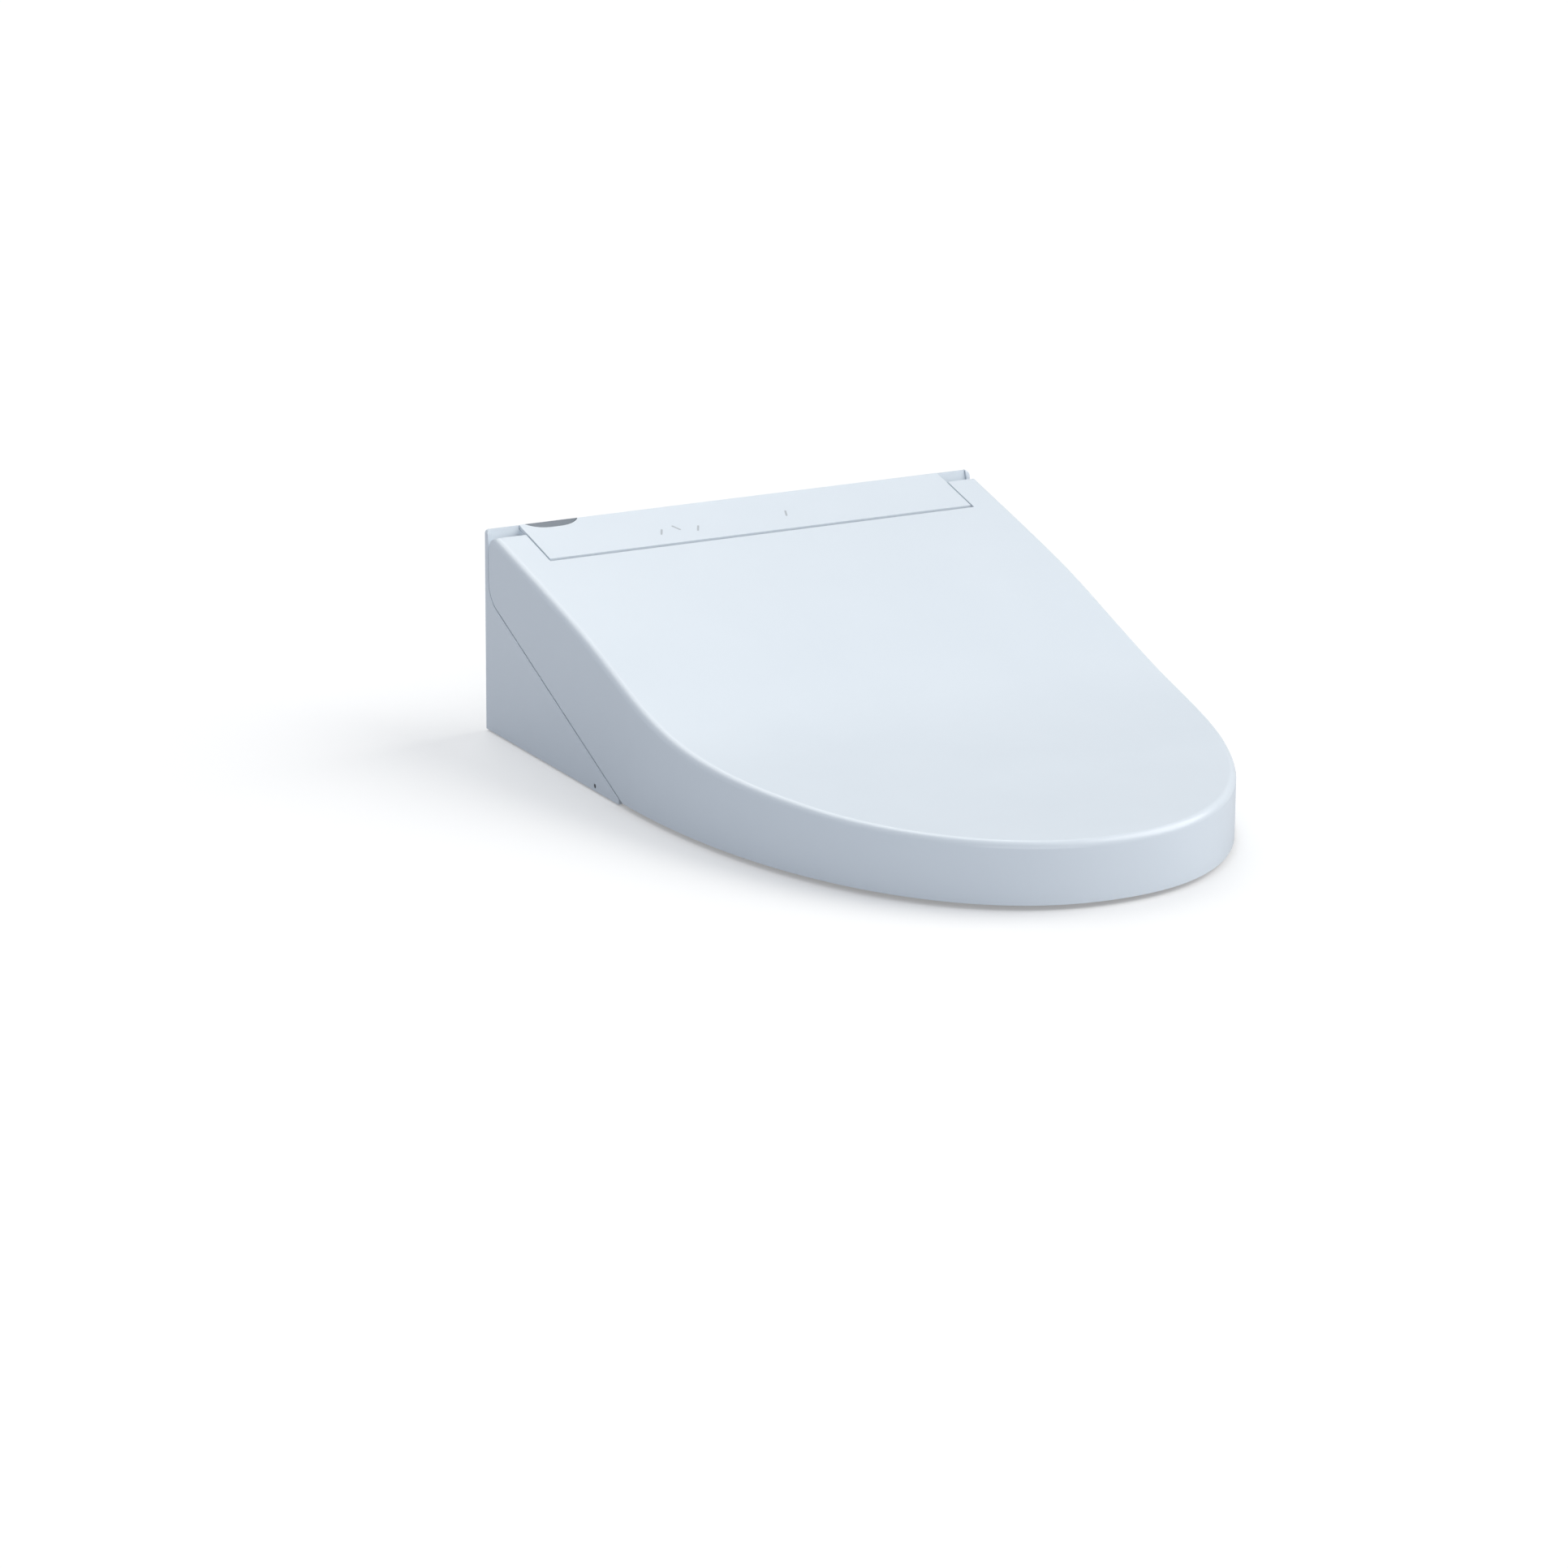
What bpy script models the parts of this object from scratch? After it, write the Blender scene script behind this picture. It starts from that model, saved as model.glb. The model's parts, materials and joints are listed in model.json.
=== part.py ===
"""Electric bidet seat: lid, heated seat ring, main unit with its works, and the mounting plate that
it slides onto.

The frame: +X to the user's right, the front of the seat at -Y, +Z up. The origin is midway between
the two fixing bolts, on the plane of the toilet bowl's rim (Z = 0). Dimensions are in millimetres
and MM turns them into metres.
"""
import math

import bmesh
import bpy
from mathutils import Matrix, Vector

MM = 0.001
GAP = 0.3  # clearance between pieces that touch

# Overall shape
HALF_WIDTH = 191.5
TIP_Y = -475.0  # front of the lid
REAR_Y = 61.0  # back of the main unit
STRAIGHT_Y = -150.0  # the sides are straight behind this line
OUTLINE_POWER = 2.15  # superellipse that rounds the front
LID_WALL = 3.0
LID_BOTTOM = 3.0
LID_FILLET = 5.0
# Height of the lid's top along the length: (y, z), joined by one smooth curve
TOP_LINE = ((-475.0, 44.2), (-342.0, 49.1), (-210.0, 63.7), (-78.0, 106.5), (65.0, 145.0))

# Hinge line of the lid and the seat, parallel to X
HINGE_Y = 42.0
HINGE_Z = 128.0
PIN_RADIUS = 3.5
EAR_RADIUS = 12.5  # round back end of the lid beside the hinge

# Side seam between the lid's skirt and the main unit: a straight diagonal
SEAM_Y = 27.3
SEAM_Z = 83.7
SEAM_SLOPE = 0.4575
SEAM_FILLET = 20.0

# Main unit
UNIT_HALF = 188.0  # behind the side covers
CHEEK_HALF = 166.3  # raised middle of the unit, between the hinge arms
CASE_WALL = 2.5
UNIT_FRONT = -122.0
CASE_SPLIT = 36.0  # joint between the lower and the upper case
FLOOR_Z = 5.2
BASE_Z = 8.0  # what stands on the floor starts here
PANEL_FRONT = 11.0
PANEL_Z = 130.9
PANEL_SLOPE = 0.262
PANEL_THICK = 2.5
PANEL_HALF = 165.8

# Seat ring
RING_INSET = 5.5  # inside the lid's outline
RING_REAR = -127.0
RING_TOP_FRONT = 35.0
RING_TOP_REAR = 46.0
HOLE_HALF = 104.0
HOLE_CENTRE_Y = -292.0
HOLE_FRONT = 122.0
HOLE_REAR = 100.0
ARM_INNER = 167.3
ARM_OUTER = 177.3
LID_EAR_INNER = 178.3

# Spray wand: slides down and forward out of the unit
WAND_ANGLE = math.radians(38.0)
WAND_RADIUS = 6.0
WAND_TIP_Y = -116.0
WAND_TIP_Z = 7.5
WAND_LENGTH = 155.0
PINION_TEETH = 16
GEAR_MODULE = 1.0
PINION_ALONG = 40.0
PINION_ABOVE = 12.0
RACK_INNER = 6.6  # the rack lies beside the wand
RACK_OUTER = 11.0
RACK_START, RACK_END = 24.0, 151.0  # along the wand, from its tip

# Places in the main unit
INLET_X, INLET_Z = -132.0, 22.0  # water inlet, on the back
GLAND_X, GLAND_Z = 132.0, 20.0  # power cord inlet, on the back
DRAIN_X, DRAIN_Y = -40.0, -80.0
BUTTON_Y, BUTTON_Z = 0.0, 24.0  # release button, on the right side
AIR_X = (42.0, 82.0)  # warm air outlet
BLOWER = (62.0, -26.0)
BLOWER_RADIUS = 36.0
FAN_Y, FAN_Z = -48.0, 38.0  # axis of the deodoriser's fan, parallel to X
WINDOW_X = (-162.0, -120.0)  # infrared window, at the back of the top panel
WINDOW_Y = 52.0
BOARD_Z = 112.0
SCREW_X = 177.0
SCREW_Y = (30.0, -40.0)
POST_FOOT = 12.0

# Fixing bolts
BOLT_X = 70.0
DECK_THICK = 15.0  # ceramic that the bolts clamp
PLATE_HALF = 110.0


# ---------------------------------------------------------------- helpers
def new_object(name, bm):
    mesh = bpy.data.meshes.new(name)
    bmesh.ops.recalc_face_normals(bm, faces=bm.faces)
    bm.to_mesh(mesh)
    bm.free()
    body = bpy.data.objects.new(name, mesh)
    bpy.context.scene.collection.objects.link(body)
    return body


def place(axis, a, b, c):
    """The point with coordinate c along the axis and (a, b) across it, in metres."""
    points = {"X": (c, a, b), "Y": (a, c, b), "Z": (a, b, c)}
    return Vector(points[axis]) * MM


def prism(name, axis, outline, low, high, both=False):
    """A flat outline pulled along an axis. Outline: (y, z) for X, (x, z) for Y, (x, y) for Z.
    With both, a second one stands mirrored on the other side of the origin."""
    bm = bmesh.new()
    count = len(outline)
    for a_end, b_end in ((low, high), (-high, -low))[: 2 if both else 1]:
        ends = [[bm.verts.new(place(axis, a, b, c)) for a, b in outline] for c in (a_end, b_end)]
        bm.faces.new(ends[0])
        bm.faces.new(list(reversed(ends[1])))
        for i in range(count):
            j = (i + 1) % count
            bm.faces.new((ends[0][j], ends[0][i], ends[1][i], ends[1][j]))
    return new_object(name, bm)


def box(name, x0, x1, y0, y1, z0, z1):
    return prism(name, "Z", [(x0, y0), (x1, y0), (x1, y1), (x0, y1)], z0, z1)


def circle(a, b, radius, count, start=0.0, turn=2 * math.pi):
    """Points of an arc about (a, b). A full turn leaves out the repeated last point."""
    full = abs(turn) > 2 * math.pi - 1e-6
    steps = count if full else count - 1
    angles = [start + turn * i / steps for i in range(count)]
    return [(a + radius * math.cos(t), b + radius * math.sin(t)) for t in angles]


def cylinder(name, axis, a, b, radius, low, high, count=24, both=False):
    return prism(name, axis, circle(a, b, radius, count), low, high, both)


def tube(name, axis, a, b, outer, inner, low, high, count=24):
    body = cylinder(name, axis, a, b, outer, low, high, count)
    return cut(body, cylinder(f"{name}_bore", axis, a, b, inner, low - 1, high + 1, 20))


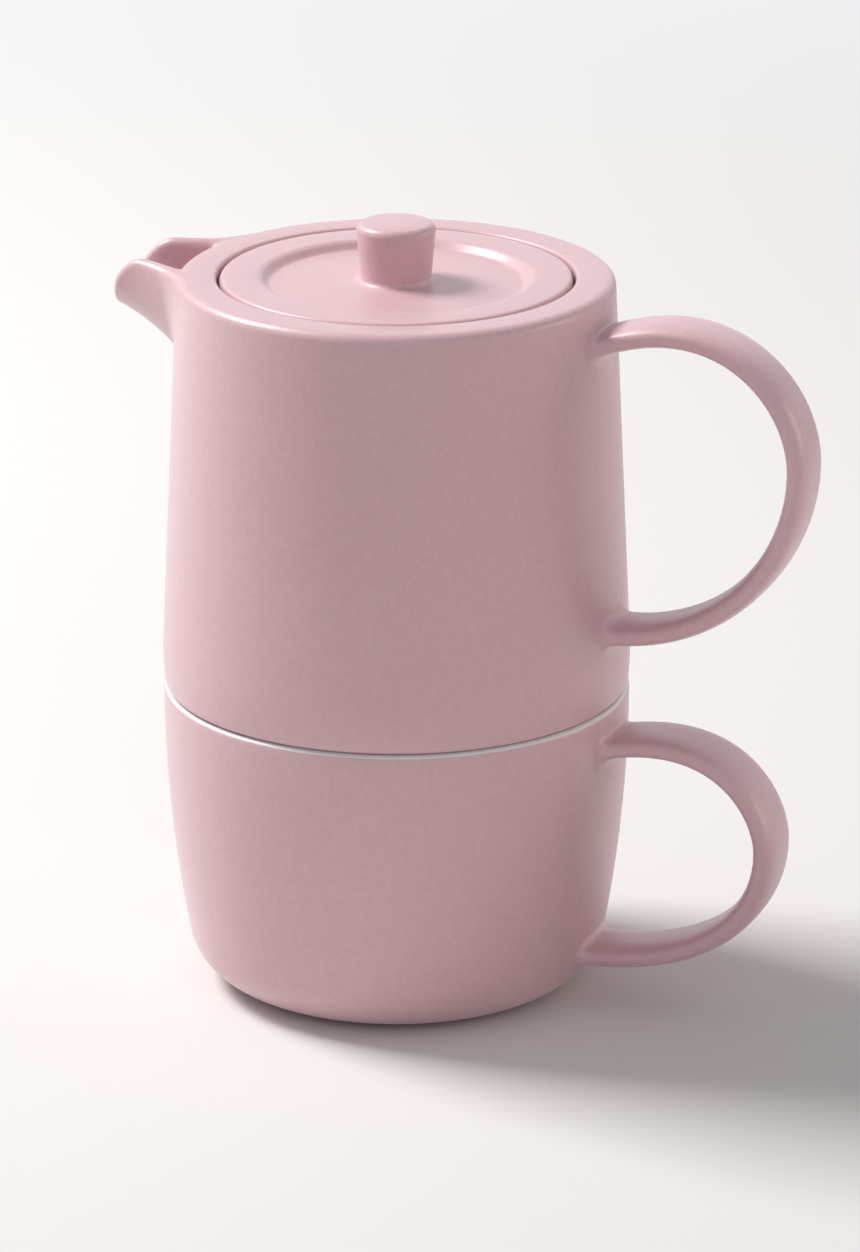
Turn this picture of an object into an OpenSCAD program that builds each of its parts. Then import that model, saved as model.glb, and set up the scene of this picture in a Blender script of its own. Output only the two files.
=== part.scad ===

○ ○ ○ ○ ○ ○ ○

• _REQUIRED TASK_:
Everything from the line containing "Turn this picture" to the last line of the entries above should be quoted exactly, and only that.

• _SOLVED PROBLEM_:
Turn this picture of an object into an OpenSCAD program that builds each of its parts. Then import that model, saved as model.glb, and set up the scene of this picture in a Blender script of its own. Output only the two files.
=== part.scad ===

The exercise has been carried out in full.